In the event of the occurrence of any of the Events of Default described in Subsections 13.2 (a), (b), (c) and (d), the Defaulting Party will provide, within seven (7) business days following the occurrence of such Event of Default, written notice to the Non-Defaulting Party specifying which Event(s) of Default has occurred.
Upon the occurrence of an Event of Default, subject to the provisions of Section 13.3, the Non-Defaulting Party shall have the right of Early Termination, as described in Section 13.3, in addition to any and all other remedies available hereunder.
13.3
Early Termination
.
(a)
If an Event of Default has occurred and is continuing, other than with respect to payments to be made from one Party to the other Party as described in Subsection 13.2 (f), upon written notice by the Non-Defaulting Party to the Defaulting Party, the Defaulting Party shall have a period of sixty (60) Days following the delivery of such written notice to the Non-Defaulting Party, to cure the specified Default.

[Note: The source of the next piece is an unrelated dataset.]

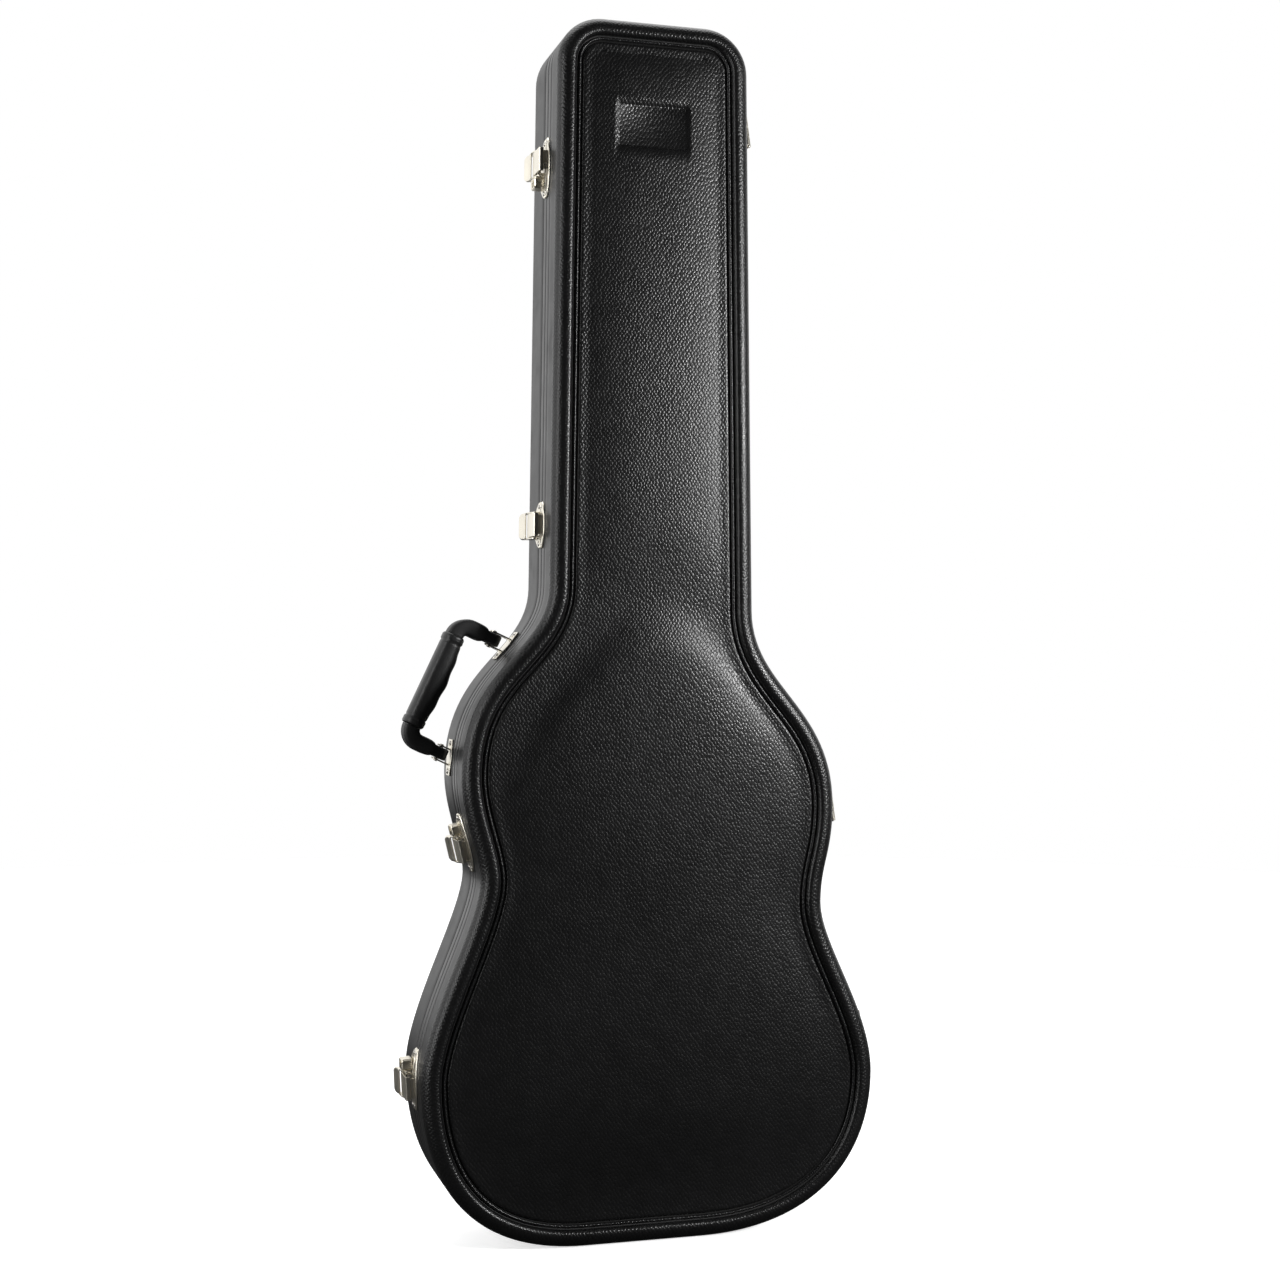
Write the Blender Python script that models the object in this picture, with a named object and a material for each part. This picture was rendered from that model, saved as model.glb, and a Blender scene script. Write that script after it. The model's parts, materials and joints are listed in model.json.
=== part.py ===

In the event that the Defaulting Party has not effectuated a cure within such sixty (60) day period, the Non-Defaulting Party upon Notice to the Defaulting Party, may designate a Day, no earlier than the Day such Notice is given and no later than ten (10) Business Days after such Notice is given, as an early termination date (the “Early Termination Date”) for the liquidation and termination of this Agreement pursuant to this Section.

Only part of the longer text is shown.